FUZZY BAYESIAN NETWORKS — A GENERAL FORMALISM FOR REPRESENTATION, INFERENCE AND LEARNING WITH HYBRID BAYESIAN NETWORKS

Abstract

This paper proposes a general formalism for representation, inference and learning with general hybrid Bayesian networks in which continuous and discrete variables may appear anywhere in a directed acyclic graph. The formalism fuzzifies a hybrid Bayesian network into two alternative forms: the first form replaces each continuous variable in the given directed acyclic graph (DAG) by a partner discrete variable and adds a directed link from the partner discrete variable to the continuous one. The mapping between two variables is not crisp quantization but is approximated (fuzzified) by a conditional Gaussian (CG) distribution. The CC model is equivalent to a fuzzy set but no fuzzy logic formalism is employed. The conditional distribution of a discrete variable given its discrete parents is still assumed to be multinomial as in discrete Bayesian networks. The second form only replaces each continuous variable whose descendants include discrete variables by a partner discrete variable and adds a directed link from that partner discrete variable to the continuous one. The dependence between the partner discrete variable and the original continuous variable is approximated by a CG distribution, but the dependence between a continuous variable and its continuous and discrete parents is approximated by a conditional Gaussian regression (CGR) distribution.
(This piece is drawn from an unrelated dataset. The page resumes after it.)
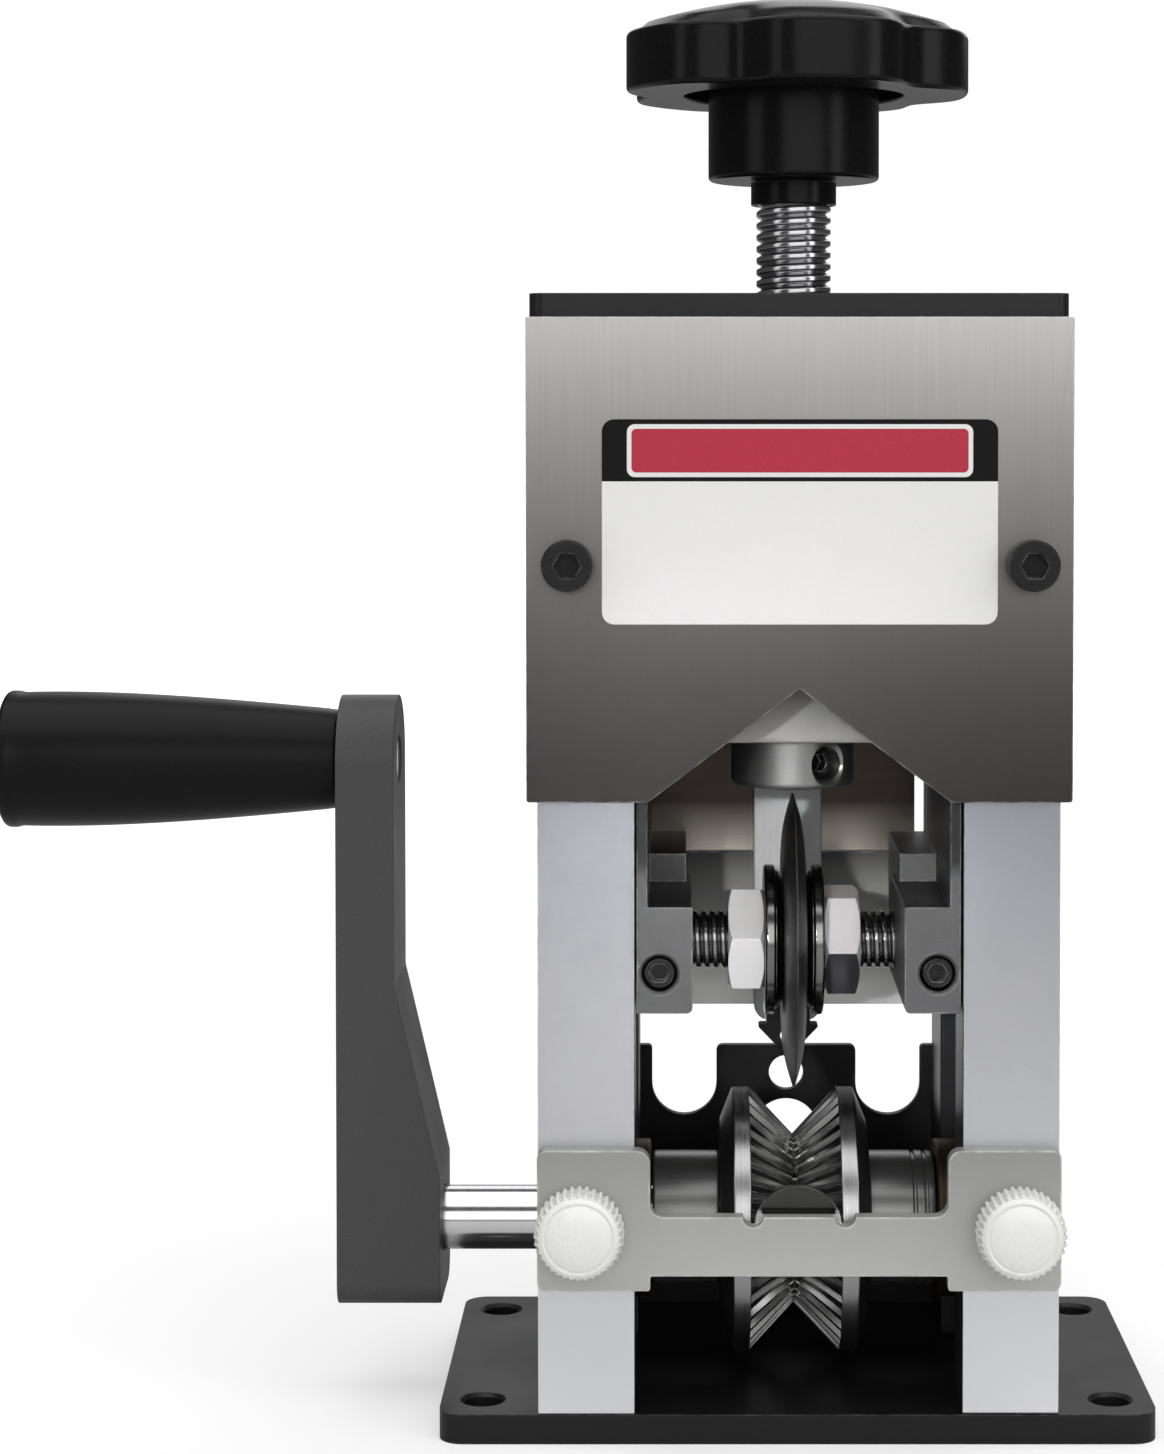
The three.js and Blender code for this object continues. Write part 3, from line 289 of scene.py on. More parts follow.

Obviously, the second form is a finer approximation, but restricted to CGR models, and requires more complicated inference and learning algorithms. This results in two general approximate representations of a general hybrid Bayesian networks, which are called here the fuzzy Bayesian network (FBN) form-I and form-II. For the two forms of FBN, general exact inference algorithms exists, which are extensions of the junction tree inference algorithm for discrete Bayesian networks. Learning fuzzy Bayesian networks from data is different from learning purely discrete Bayesian networks because not only all the newly converted discrete variables are latent in the data, but also the number of discrete states for each of these variables and the CG or CGR distribution of each continuous variable given its partner discrete parents or both continuous and discrete parents have to be determined.